After I poststratify that estimated pop count.

So what that leads to is the standard error relative to what you're estimating.

Is exactly the same in the mean and the total.

10:47

Now, have you decided whether this post stratifying is good idea or

not, there's different ways of doing it.

But one way to think about this is every estimator has an implied model behind it.

And by model, I mean a structural model that relates why to whatever

covariants you're using in your estimator.

So in the post stratification case, it's really simple.

Common mean in every poststratum, call it beta sub gamma, common variance for

every element in a given post stratum, call it sigma squared gamma.

11:35

Think of this as the way I would predict an additional

school within post rate of gamma, I take the mean of what I saw and

predict the next value would be equal to that mean,

if the common mean is a good predictor then you get variance reduction.

If it's not, you don't and that's what this bullet says.

The one thing about the post stratified estimator is it'll be approximately

design-unbiased, meaning in repeated sampling, if you do it over and

over again, you'll average out to the right thing even if the model is wrong.

13:07

So I cross age by gender and that creates a number

of age groups times two or three post strata.

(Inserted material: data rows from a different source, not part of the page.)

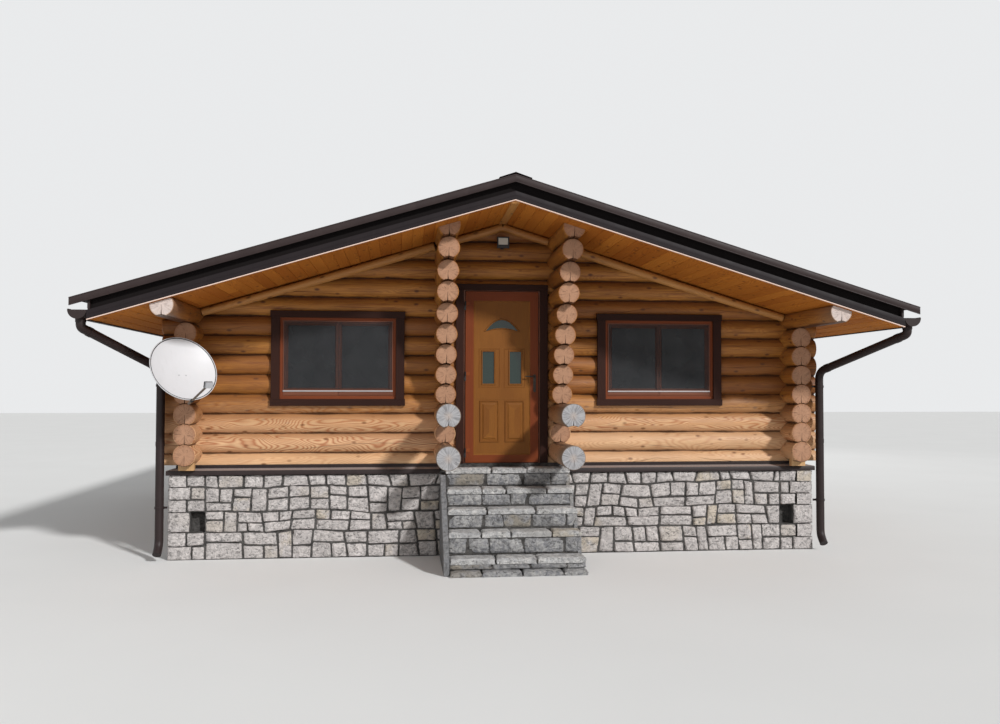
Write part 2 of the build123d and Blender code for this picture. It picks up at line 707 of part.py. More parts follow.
KNUCKLE_R = 9.0
KNUCKLE_H = 55.0
RUN_GAP = 0.4
knuckle_x = -HALF_DOOR - 4
knuckle_y = leaf_out - 12
hinges = []
hinge_seats = []
for level in (0.058, 0.503, 0.915):
    z = DOOR_Z + level * DOOR_H
    upper = Solid.make_cylinder(KNUCKLE_R, KNUCKLE_H, Plane(origin=(knuckle_x, knuckle_y, z + RUN_GAP)))
    hinges.append(upper + block(knuckle_x, knuckle_x + 58, leaf_out - 5, leaf_out - SEAT, z + 8, z + 50))
    lower = bar(KNUCKLE_R, (knuckle_x, knuckle_y, z - KNUCKLE_H), (0, 0, 1), KNUCKLE_H, 8)
    hinge_seats.append(lower + block(-CASING_IN + SEAT, knuckle_x, knuckle_y - 3, knuckle_y + 3, z - 50, z - 8))
save("door_hinges", *hinges)
save("hinge_seats", *hinge_seats)

# Floodlight under the gable

lamp_z = FRONT_Z0 + 11 * PITCH
lamp_back = -WALL_Y - LOG_R - SEAT
arm = block(-15, 15, lamp_back - 120, lamp_back, lamp_z - 10, lamp_z + 10)
post = block(-15, 15, lamp_back - 120, lamp_back - 95, lamp_z - 10, lamp_z + 60)
lamp = block(-75, 75, lamp_back - 150, lamp_back - 100, lamp_z + 40, lamp_z + 156)
save("floodlight", arm + post + lamp)

# Satellite dish on the left corner

DISH_TURN = math.radians(40)
DISH_LIFT = math.radians(25)
DISH_DEPTH = 70.0
DISH_SKIN = 4.0
DISH_SIDES = 20
DISH_RINGS = [1.0, 0.75, 0.4]
HUB_R = 45.0
MAST_R = 24.0
MAST_SIDES = 8
plate_z = SIDE_Z0 + 4 * PITCH
dish_mid = Vector(-WALL_X + 40, -WALL_Y - DISH_OUT, plate_z + 26)
flat = math.cos(DISH_LIFT)
aim = Vector(math.sin(DISH_TURN) * flat, -math.cos(DISH_TURN) * flat, math.sin(DISH_LIFT))
level = Vector(math.cos(DISH_TURN), math.sin(DISH_TURN), 0)
up = aim.cross(level)


def dish_body(back):
    """The bowl filled up to its rim, in rings of flats; back moves it away from its aim."""
    rings = []
    for part in DISH_RINGS:
        centre = dish_mid + aim * (DISH_DEPTH * part * part - back)
        points = []
        for i in range(DISH_SIDES):
            turn = 2 * math.pi * i / DISH_SIDES
            points.append(centre + (level * math.cos(turn) + up * math.sin(turn)) * (DISH_R * part))
        rings.append(Wire.make_polygon(points, close=True))
    return Solid.make_loft(rings, ruled=True)


reflector = dish_body(DISH_SKIN) - dish_body(0)
save("dish_reflector", parts_of(reflector)[0])

foot_y = -END_Y - SEAT
hub_back = dish_mid - aim * 90
hub_front = 90 + DISH_DEPTH * DISH_RINGS[-1] ** 2 - DISH_SKIN - SEAT
hub = bar(HUB_R, hub_back, aim, hub_front, MAST_SIDES)
plate = block(-WALL_X - 70, -WALL_X + 70, foot_y - 10, foot_y, plate_z - 90, plate_z + 90)
mast_start = Vector(-WALL_X, foot_y - 5, plate_z)
mast_line = hub_back + aim * 20 - mast_start
mast = bar(MAST_R, mast_start, mast_line, mast_line.length, MAST_SIDES)

rim_low = dish_mid + aim * DISH_DEPTH - up * (DISH_R + 14 + SEAT)
feed = dish_mid + aim * 490 - up * 400
feed_aim = (dish_mid - feed).normalized()
arm_line = feed - rim_low
dish_arm = bar(11, rim_low, arm_line, arm_line.length, MAST_SIDES)
dish_arm = dish_arm + bar(30, feed - feed_aim * 30, feed_aim, 90, MAST_SIDES)
dish_arm = dish_arm + bar(14, rim_low - aim * 60, aim, 90, MAST_SIDES)
save("dish_mount", plate + mast + hub, dish_arm)
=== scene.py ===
# %% [markdown]
# # A round-log cabin on a stone plinth
# This lesson dresses the construction model of a small log cabin. The model comes in metres, with the ground
# at zero and the entrance front facing -Y. Each step says what a piece is on the real cabin and how it is made
# here. The construction pieces stay hidden behind the dressed ones that stand for them.

# %% Load the construction frame
import bpy
import math
import random
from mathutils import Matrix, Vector, noise


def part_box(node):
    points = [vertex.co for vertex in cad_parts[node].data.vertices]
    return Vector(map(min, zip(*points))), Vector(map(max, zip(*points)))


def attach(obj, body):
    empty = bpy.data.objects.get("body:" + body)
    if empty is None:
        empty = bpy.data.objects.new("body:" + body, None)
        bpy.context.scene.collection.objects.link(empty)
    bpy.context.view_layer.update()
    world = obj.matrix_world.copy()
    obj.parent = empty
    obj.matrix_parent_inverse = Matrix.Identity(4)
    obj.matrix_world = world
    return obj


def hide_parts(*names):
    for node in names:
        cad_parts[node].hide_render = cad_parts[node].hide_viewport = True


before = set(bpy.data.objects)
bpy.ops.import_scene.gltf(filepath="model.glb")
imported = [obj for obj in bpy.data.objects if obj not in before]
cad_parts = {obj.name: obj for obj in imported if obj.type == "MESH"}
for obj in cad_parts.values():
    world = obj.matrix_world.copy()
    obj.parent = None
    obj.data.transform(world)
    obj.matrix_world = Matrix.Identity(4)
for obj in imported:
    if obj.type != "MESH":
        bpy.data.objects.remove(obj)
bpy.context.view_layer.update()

# %% [markdown]
# ## Gathering points and faces
# Nearly every piece here is a long form with a changing section, so one small helper joins rings of points
# with faces. Each point also keeps five numbers that the wood finishes read later: the way along the grain,
# the way across it, a tone of its own for each log or board, how grey the weather has made it, and whether
# it is end grain. Keeping them in the mesh lets one finish serve every log, whichever way it lies.

# %% Form: points, faces and the numbers kept at each point
MARKS = ("along", "across", "tone", "grey", "endgrain")


class Form:
    def __init__(self):
        self.points = []
        self.faces = []
        self.marks = []

    def add(self, point, marks=(0, 0, 0.5, 0, 0)):
        self.points.append(tuple(point))
        self.marks.append(marks)
        return len(self.points) - 1

    def rings(self, rings, marks, caps=True):
        """Joins rings of points, each given with its points' marks, by faces."""
        rows = [[self.add(p, m) for p, m in zip(*pair)] for pair in zip(rings, marks)]
        count = len(rings[0])
        for low, high in zip(rows, rows[1:]):
            for i in range(count):
                j = (i + 1) % count
                self.faces.append((low[i], low[j], high[j], high[i]))
        if caps:
            for end, turn in ((0, -1), (-1, 1)):
                face = [self.add(p, m) for p, m in zip(rings[end], marks[end])]
                self.faces.append(tuple(face[::turn]))

    def loft(self, rings, along, across, tone=0.5, caps=True):
        """Joins rings whose grain runs along one axis and is counted across by another."""
        self.rings(rings, [[(p[along], p[across], tone, 0, 0) for p in ring] for ring in rings], caps)


# %% [markdown]
# ## From a form to an object
# A piece is one mesh object that rides on a body, so that it swings with the door or stays with the house.
# It names the construction pieces it stands for, which are then hidden. Its edges
# are shaded soft below an angle and sharp above it, so that round logs look round and sawn edges crisp.

# %% Objects and finishes put in place
def new_object(name, data):
    made = bpy.data.objects.new(name, data)
    bpy.context.scene.collection.objects.link(made)
    return made


def piece(name, form, finish, slot, *nodes, body="house", soft_angle=35, bevel=0):
    """Turns a form into one object that rides on a body and stands for construction pieces."""
    mesh = bpy.data.meshes.new(name)
    mesh.from_pydata(form.points, [], form.faces)
    for k, label in enumerate(MARKS):
        layer = mesh.attributes.new(label, "FLOAT", "POINT")
        layer.data.foreach_set("value", [float(m[k]) for m in form.marks])
    mesh.materials.append(finish)
    mesh.polygons.foreach_set("use_smooth", [True] * len(mesh.polygons))
    mesh.update()
    mesh.set_sharp_from_angle(angle=math.radians(soft_angle))
    made = new_object(name, mesh)
    if bevel:
        edge = made.modifiers.new("edge", "BEVEL")
        edge.width = bevel
        edge.segments = 2
        edge.limit_method = "ANGLE"
        edge.angle_limit = math.radians(40)
    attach(made, body)
    if nodes:
        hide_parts(*nodes)
    print(name, len(mesh.polygons), "faces")


def dress(node, finish):
    """Gives a construction piece that stays visible its finish."""
    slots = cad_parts[node].data.materials
    slots.clear()
    slots.append(finish)
    print(node, "finished in", finish.name)


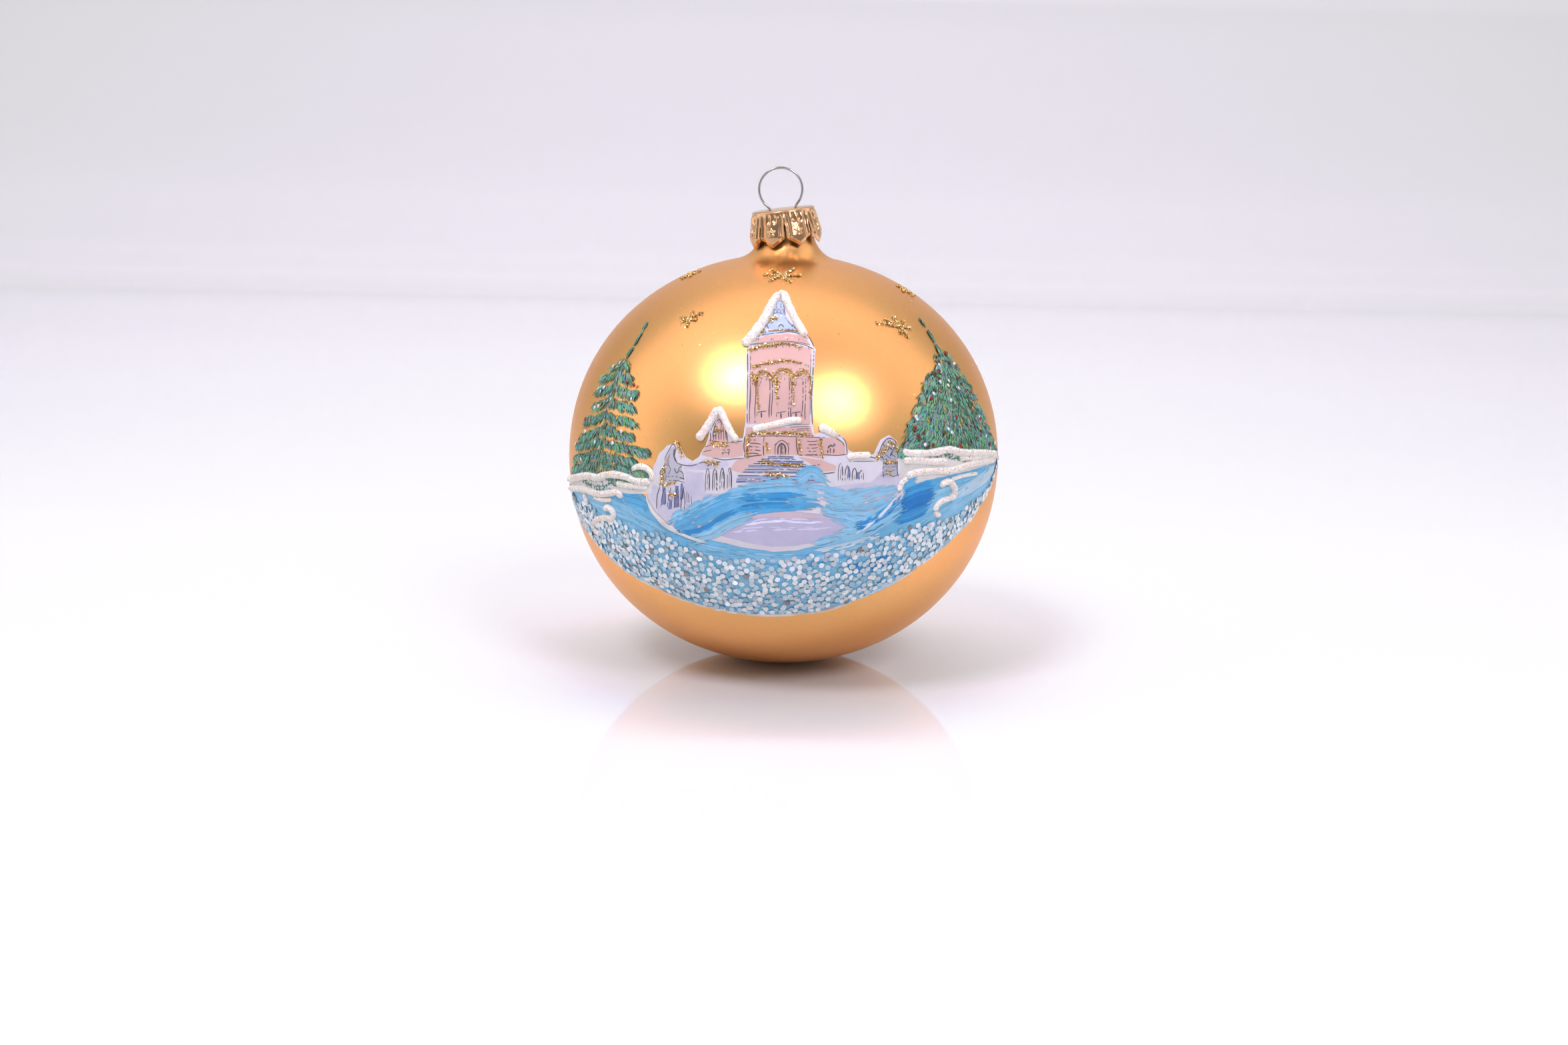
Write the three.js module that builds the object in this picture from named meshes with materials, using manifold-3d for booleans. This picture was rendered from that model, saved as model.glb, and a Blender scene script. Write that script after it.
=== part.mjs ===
// A painted glass Christmas ball that stands on its own bottom.
// Millimetres, +Z up. The origin is on the table under the middle of the ball,
// and the painted picture faces -Y.
import * as THREE from 'three';
import { mergeVertices } from 'three/addons/utils/BufferGeometryUtils.js';
import Module from 'manifold-3d';

const wasm = await Module();
wasm.setup();

// Driving dimensions
const BALL_RADIUS = 40;
const BALL_BELOW_EQUATOR = 38.35;
const BALL_ABOVE_EQUATOR = 37.7;
const BALL_SQUARENESS = 2.06; // 2 would be a plain ellipse
const BALL_SIDES = 56;
const FOOT_RADIUS = 4; // the bottom is flat this far out, so the ball stands
const GLASS_WALL = 0.6;
const NECK_RADIUS = 4.6;
const NECK_TOP = 82;
const FLARE_FOOT_RADIUS = 9.2;
const FLARE_TOP = 80;
const CAP_HEIGHT = 6.55;
const CAP_TOP_RADIUS = 5.7;
const CAP_SKIRT_RADIUS = 6.55;
const CAP_METAL = 0.25;
const CAP_TILT = 7.5; // degrees, the top leans towards -X
const CAP_TOP_CENTRE = [-0.9, 0, 84.35];
const PETALS = 8;
const PETAL_PITCH = 4.6;
const PETAL_POINT = 1.5; // height of the pointed end of a petal
const SLOT_HEIGHT = 4;
const SLOT_FOOT = 0.34;
const SLOT_TOP = 0.2;
const WIRE = 0.45;
const WIRE_HOLE = 1.1;
const LOOP_RADIUS = 3.95;
const WIRE_SPACING = 4.6; // between the two holes
const LEG_BOTTOM = 70;
const PAPER = 0.12; // thickness of paper and flat paint
const SKIN_GAP = 0.13; // between the glass and what is glued or painted on it
const EDGE_GAP = 0.3; // between one painted area and the next
const RELIEF_GAP = 0.4; // relief paste starts this far off the glass, over the paper
const SNOW_HEIGHT = 0.9;
const GLITTER_WIDTH = 0.7;
const GLITTER_HEIGHT = 0.45;
const STAR_ARMS = 6;
const STAR_REACH = 2.5;
const STAR_NOTCH = 0.75;
const SEQUIN_LAYER = 0.45;
const TREE_PAINT = 0.5;

const EQUATOR = BALL_BELOW_EQUATOR;
const MM_PER_DEGREE = (Math.PI * BALL_RADIUS) / 180;
const radians = THREE.MathUtils.degToRad;
const ornament = new THREE.Group();

function finish(color, roughness, metalness = 0) {
  return new THREE.MeshStandardMaterial({ color, roughness, metalness });
}

const goldLacquer = finish('#d99a55', 0.35, 0.7);
const goldCap = finish('#c98a5e', 0.18, 1);
const steelWire = finish('#b9bac0', 0.25, 1);
const paper = finish('#e3d3da', 0.6);
const bluePaint = finish('#4c9fd2', 0.35);
const sequins = finish('#c9cdd2', 0.3, 0.4);
const greenPaint = finish('#3e7f68', 0.5);
const snowPaste = finish('#f1f0f0', 0.6);
const goldGlitter = finish('#b49a62', 0.35, 0.8);

function add(name, geometry, material, parent = ornament) {
  const mesh = new THREE.Mesh(geometry, material.clone());
  mesh.name = name;
  parent.add(mesh);
  return mesh;
}

function geometryFrom(points, triangles) {
  const geometry = new THREE.BufferGeometry();
  const numbers = points.flatMap((p) => [p.x, p.y, p.z]);
  geometry.setAttribute('position', new THREE.Float32BufferAttribute(numbers, 3));
  geometry.setIndex(triangles.flat());
  return geometry;
}

function solidOf(geometry) {
  const bare = geometry.clone();
  bare.deleteAttribute('normal');
  bare.deleteAttribute('uv');
  const merged = mergeVertices(bare, 1e-4);
  return new wasm.Manifold(new wasm.Mesh({
    numProp: 3,
    vertProperties: new Float32Array(merged.attributes.position.array),
    triVerts: new Uint32Array(merged.index.array),
  }));
}

function geometryOf(solid) {
  const { vertProperties, triVerts } = solid.getMesh();
  const geometry = new THREE.BufferGeometry();
  geometry.setAttribute('position', new THREE.BufferAttribute(vertProperties, 3));
  geometry.setIndex(new THREE.BufferAttribute(triVerts, 1));
  return geometry;
}

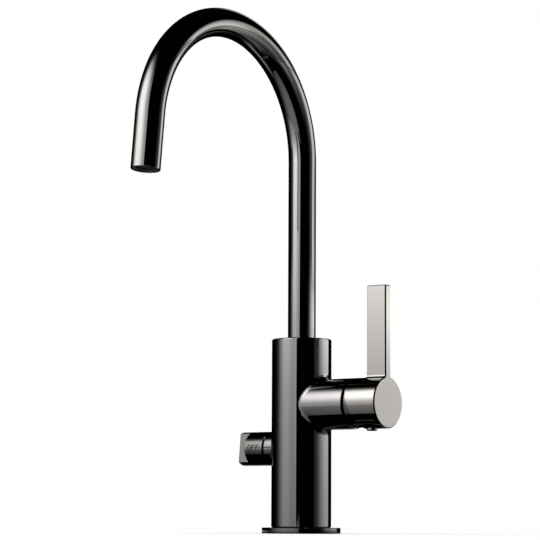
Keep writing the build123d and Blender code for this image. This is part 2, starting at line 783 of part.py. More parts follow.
def valve_knob():
    """Round knob whose outer end is milled to a flat grip."""
    knob = rod_x(stub_radius, -knob_end, -knob_start, z=valve_height)
    flat_size = (knob_end - knob_grip_start + overlap, stub_radius, stub_radius * 2 + overlap)
    flat = Box(*flat_size, align=(Align.MAX, Align.MIN, Align.CENTER))
    flat = Pos(-knob_grip_start, knob_grip_half, 0) * flat
    for turn in (-knob_lean, 180 - knob_lean):
        knob -= Pos(0, 0, valve_height) * Rot(turn, 0, 0) * flat
    end_outline = knob.faces().sort_by(Axis.X)[0].outer_wire().edges()
    knob = chamfer(end_outline, knob_edge)
    inner_rim = knob.edges().filter_by(GeomType.CIRCLE).sort_by(Axis.X)[-1]
    knob = chamfer(inner_rim, knob_inner_edge)
    hollow_end = -knob_start - knob_hollow_depth
    knob -= rod_x(knob_hollow_radius, hollow_end, -knob_start + overlap, z=valve_height)
    knob -= rod_x(spindle_radius + slip_gap, -spindle_end - slip_gap, hollow_end + overlap, z=valve_height)
    return knob - rod_z(knob_grub_radius, valve_height - stub_radius - overlap, valve_height, -knob_grub_x)


def knob_grub_screw():
    """Set screw that clamps the knob on the spindle."""
    high = valve_height - spindle_radius
    low = high - knob_grub_length
    screw = rod_z(knob_grub_radius - slip_gap, low, high, -knob_grub_x)
    recess = extrude(RegularPolygon(knob_grub_radius / 2, 6), amount=knob_grub_radius)
    return screw - Pos(-knob_grub_x, 0, low) * recess


def aerator_seal():
    """Rubber washer between the aerator and the tube's shoulder."""
    outer = aerator_radius - slip_gap
    low = -aerator_depth
    high = low + aerator_seal_thickness
    seal = rod_z(outer, low, high) - rod_z(outer - aerator_seal_width, low - overlap, high + overlap)
    return outlet_place().location * seal


def aerator_housing():
    """Threaded ring with a lip and four slots for its key."""
    outer = aerator_radius - slip_gap
    low = -aerator_depth + aerator_seal_thickness
    high = -aerator_recess
    lip_low = high - aerator_lip_height
    ring = rod_z(outer, low, high) - rod_z(outer - aerator_wall, low - overlap, lip_low)
    ring -= rod_z(outer - aerator_wall - aerator_lip, lip_low - overlap, high + overlap)
    half = aerator_slot_width / 2
    slot_low = high - aerator_slot_depth
    ring -= block(-half, half, -outer - overlap, outer + overlap, slot_low, high + overlap)
    ring -= block(-outer - overlap, outer + overlap, -half, half, slot_low, high + overlap)
    return outlet_place().location * ring


def screen_top():
    """Outer face of the screen, against the housing's lip."""
    return -aerator_recess - aerator_lip_height - film_gap


def aerator_screen():
    """Perforated screen on the inner side of the housing's lip."""
    radius = aerator_radius - slip_gap * 2 - aerator_wall
    high = screen_top()
    low = high - screen_thickness
    plate = rod_z(radius, low, high)
    rows = int(radius / screen_pitch)
    half = screen_hole / 2
    holes = []
    for row in range(-rows, rows + 1):
        for column in range(-rows, rows + 1):
            x = column * screen_pitch
            y = row * screen_pitch
            hole = block(x - half, x + half, y - half, y + half, low - overlap, high + overlap)
            if sqrt(x * x + y * y) + screen_hole < radius:
                holes.append(hole)
    return outlet_place().location * (plate - holes)


def aerator_insert():
    """Flow former above the screen, with two circles of holes."""
    radius = aerator_radius - slip_gap * 2 - aerator_wall
    low = -aerator_depth + aerator_seal_thickness
    high = screen_top() - screen_thickness - film_gap
    plug = rod_z(radius, low, high)
    hole = rod_z(insert_hole, low - overlap, high + overlap)
    plug -= PolarLocations(insert_outer_circle, insert_outer_holes) * hole
    plug -= PolarLocations(insert_inner_circle, insert_inner_holes) * hole
    return outlet_place().location * plug


nodes = {
    "mixer_body": mixer_body,
    "base_flange": base_flange,
    "base_gasket": base_gasket,
    "flange_o_ring": flange_o_ring,
    "upper_glide_ring": upper_glide_ring,
    "lower_glide_ring": lower_glide_ring,
    "spout_stop_screw": spout_stop_screw,
    "spout_tube": spout_tube,
    "spout_foot": spout_foot,
    "spout_o_rings": spout_o_rings,
    "aerator_seal": aerator_seal,
    "aerator_housing": aerator_housing,
    "aerator_insert": aerator_insert,
    "aerator_screen": aerator_screen,
    "cartridge_base": cartridge_base,
    "port_seals": port_seals,
    "disc_seal": disc_seal,
    "fixed_disc": fixed_disc,
    "moving_disc": moving_disc,
    "disc_carrier": disc_carrier,
    "cartridge_housing": cartridge_housing,
    "cartridge_rotor": cartridge_rotor,
    "pivot_pin": pivot_pin,
    "lever_stem": lever_stem,
    "cartridge_nut": cartridge_nut,
    "lever_cover_ring": lever_cover_ring,
    "lever_handle": lever_handle,
    "lever_grub_screw": lever_grub_screw,
    "lever_screw_cap": lever_screw_cap,
    "valve_headwork": valve_headwork,
    "valve_headwork_o_ring": valve_headwork_o_ring,
    "valve_seat_seal": valve_seat_seal,
    "valve_fixed_disc": valve_fixed_disc,
    "valve_rotary_disc": valve_rotary_disc,
    "valve_spindle": valve_spindle,
    "valve_spindle_o_ring": valve_spindle_o_ring,
    "valve_circlip": valve_circlip,
    "valve_knob": valve_knob,
    "knob_grub_screw": knob_grub_screw,
}

os.makedirs("parts", exist_ok=True)
for name, make in nodes.items():
    shape = make()
    if isinstance(shape, list):
        shape = Compound(children=shape)
    export_step(shape, "parts/" + name + ".step")
    print(name, "volume", round(shape.volume, 1))
print("disc travel", round(disc_travel, 3))
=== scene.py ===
import json
from math import cos, pi, radians, sin, tau

import bpy
from bpy.props import FloatProperty, FloatVectorProperty, PointerProperty
from mathutils import Matrix, Vector


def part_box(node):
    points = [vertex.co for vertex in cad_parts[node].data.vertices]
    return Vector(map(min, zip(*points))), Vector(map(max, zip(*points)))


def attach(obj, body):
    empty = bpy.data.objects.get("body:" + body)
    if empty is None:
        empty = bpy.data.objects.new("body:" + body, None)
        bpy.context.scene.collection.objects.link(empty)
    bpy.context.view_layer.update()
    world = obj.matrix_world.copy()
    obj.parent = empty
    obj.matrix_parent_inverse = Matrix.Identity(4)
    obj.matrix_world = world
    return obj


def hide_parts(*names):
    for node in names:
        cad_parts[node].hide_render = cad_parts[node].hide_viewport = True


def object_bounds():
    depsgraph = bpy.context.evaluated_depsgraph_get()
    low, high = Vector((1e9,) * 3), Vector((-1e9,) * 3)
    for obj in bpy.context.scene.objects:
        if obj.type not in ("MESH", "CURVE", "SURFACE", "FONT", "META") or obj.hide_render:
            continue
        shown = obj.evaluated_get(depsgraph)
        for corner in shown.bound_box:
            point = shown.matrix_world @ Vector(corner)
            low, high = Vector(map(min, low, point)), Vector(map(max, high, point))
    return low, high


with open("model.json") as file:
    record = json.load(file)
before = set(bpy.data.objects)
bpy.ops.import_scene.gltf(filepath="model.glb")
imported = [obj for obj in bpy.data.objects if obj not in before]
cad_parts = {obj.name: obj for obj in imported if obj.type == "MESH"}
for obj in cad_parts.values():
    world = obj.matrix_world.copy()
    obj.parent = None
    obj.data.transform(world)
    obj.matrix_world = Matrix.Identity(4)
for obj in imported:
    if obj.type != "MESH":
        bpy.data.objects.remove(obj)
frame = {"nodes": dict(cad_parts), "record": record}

bl_info = {
    "name": "Kitchen Mixer Tap",
    "version": (1, 0, 0),
    "blender": (4, 5, 0),
    "location": "3D View > Sidebar > Mixer Tap",
    "description": "Dresses the kitchen mixer tap in black chrome and sets its studio",
    "category": "Object",
}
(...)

But suppose that you had two other variables that you should've considered.

Race-ethnicity and income level.

Because those are good predictors of the y's that you're analyzing from your data.

Then, you'll have the wrong model,

post stratification will be less efficient than it could be.

How do you take up the slack for that, or improve your estimator?

You could think about using raking where you included race-ethnicity and

income level as margins to write to.

Or you could use GREG which will accommodate if you had quantitative

income value, you see it would've accommodated both those in these

categorical age, gender and race ethnicity variables.

So, you can make post stratification fairly flexible but

if you do want to include both qualitative and quantitative,

then your best choice maybe this thing GREG.